By the defining property of partition-based labelling (def-partition-labelling), the preimage under $\mu$ of the coset $\mathcal{A}_i^{(b_0,\ldots,b_{i-1})}$ is exactly $\{(b_0,\ldots,b_{i-1})\} \times \{0,1\}^{L-i}$ . So knowing the first $i$ label bits identifies the coset uniquely. There are $|\mathcal{A}_i| = M/2^i = 2^{L-i}$ points inside it, indexed by the remaining $L-i$ bits.

Binary sub-problem at level $i$

Among the $2^{L-i}$ points, the further partition at level $i+1$ splits them into two equal halves. The label bit $b_i$ picks one half. The two halves are at intra-subset distance $d_i$ from one another by definition of the level- $i$ partition distance. So the level- $i$ decision is a binary decision with minimum distance $d_i$ , corrupted by the same AWGN that corrupts the original channel. $\blacksquare$

Example: Partition-Based Labelling for 8-PSK

Consider 8-PSK with points $x_m = e^{j \pi m / 4}$ , $m = 0, 1, \ldots, 7$ . Construct the Ungerboeck partition chain $\mathcal{A}_0 \supset \mathcal{A}_1 \supset \mathcal{A}_2 \supset \mathcal{A}_3$ and write out the partition-based label for each point. Compute the intra-subset squared distance at each level.

Solution

Top level: all 8 points

$\mathcal{A}_0 = \{x_0, \ldots, x_7\}$ . Minimum squared distance is $d_0^2 = |x_0 - x_1|^2 = (2 \sin(\pi/8))^2 \approx 0.586$ at unit $E_s$ .

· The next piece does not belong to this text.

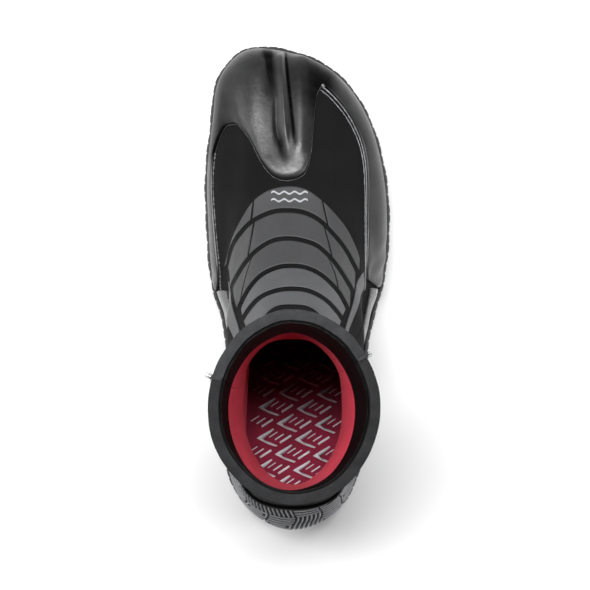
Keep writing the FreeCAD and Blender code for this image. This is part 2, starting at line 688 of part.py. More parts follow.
if __name__ == "__main__":
    os.makedirs("parts", exist_ok=True)
    total = Part.makeCompound([])
    for name, shape in build().items():
        shape.exportStep("parts/" + name + ".step")
        box = shape.BoundBox
        print(f"{name:22s} valid {shape.isValid()}  solids {len(shape.Solids):3d}  volume {shape.Volume:9.0f}"
              f"  x {box.XMin:6.1f} {box.XMax:6.1f}  y {box.YMin:6.1f} {box.YMax:6.1f}"
              f"  z {box.ZMin:5.1f} {box.ZMax:5.1f}")
        total.add(shape)
    box = total.BoundBox
    print("overall", [round(value, 2) for value in (box.XMin, box.XMax, box.YMin, box.YMax, box.ZMin, box.ZMax)])
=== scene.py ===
import math

import bpy
import numpy as np
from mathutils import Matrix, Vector


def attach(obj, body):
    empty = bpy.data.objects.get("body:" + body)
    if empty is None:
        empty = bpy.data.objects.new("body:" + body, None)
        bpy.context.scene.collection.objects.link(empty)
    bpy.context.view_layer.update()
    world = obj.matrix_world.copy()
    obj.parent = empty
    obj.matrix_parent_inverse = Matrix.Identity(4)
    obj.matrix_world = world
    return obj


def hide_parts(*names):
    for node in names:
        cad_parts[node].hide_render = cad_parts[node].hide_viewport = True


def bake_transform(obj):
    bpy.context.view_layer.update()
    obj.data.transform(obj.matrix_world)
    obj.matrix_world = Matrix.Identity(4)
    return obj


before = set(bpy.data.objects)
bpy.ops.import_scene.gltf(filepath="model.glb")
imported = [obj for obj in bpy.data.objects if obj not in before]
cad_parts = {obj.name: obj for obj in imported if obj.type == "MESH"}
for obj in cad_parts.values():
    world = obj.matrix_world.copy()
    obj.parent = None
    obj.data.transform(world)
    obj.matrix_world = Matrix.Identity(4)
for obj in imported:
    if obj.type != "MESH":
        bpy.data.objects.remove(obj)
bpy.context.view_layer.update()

# Lengths below are millimetres until a mesh is made; MM turns them into metres.
MM = 0.001
TAU = 2 * math.pi

# ---------------------------------------------------------------- dimensions shared with the CAD
NEOPRENE = 4.2
LINING = 0.9
SEAL = 1.1
RUBBER = 1.8
FOXING = 1.1
PRINT = 0.4
GAP = 0.1
SOLE_TOP = 6.0
LIP_TOP = 10.5
BOARD_TOP = 7.6
FOOTBED_TOP = 12.0
LUG_PITCH, LUG_WIDTH, LUG_WAVE, LUG_WAVELENGTH = 8.6, 4.8, 3.2, 16.0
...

Level 1 partition: QPSK sub-constellations

Split by even-odd index: $\mathcal{A}_1^{(0)} = \{x_0, x_2, x_4, x_6\}$ (a QPSK rotated by $0$ ) and $\mathcal{A}_1^{(1)} = \{x_1, x_3, x_5, x_7\}$ (a QPSK rotated by $\pi/8$ ). Intra-subset squared distance is $d_1^2 = |x_0 - x_2|^2 = 2$ .

Level 2 partition: BPSK sub-constellations

Inside $\mathcal{A}_1^{(0)}$ split by diagonal: $\mathcal{A}_2^{(0,0)} = \{x_0, x_4\}$ and $\mathcal{A}_2^{(0,1)} = \{x_2, x_6\}$ . Each is an antipodal pair with squared distance $d_2^2 = 4$ . Similarly for $\mathcal{A}_1^{(1)}$ .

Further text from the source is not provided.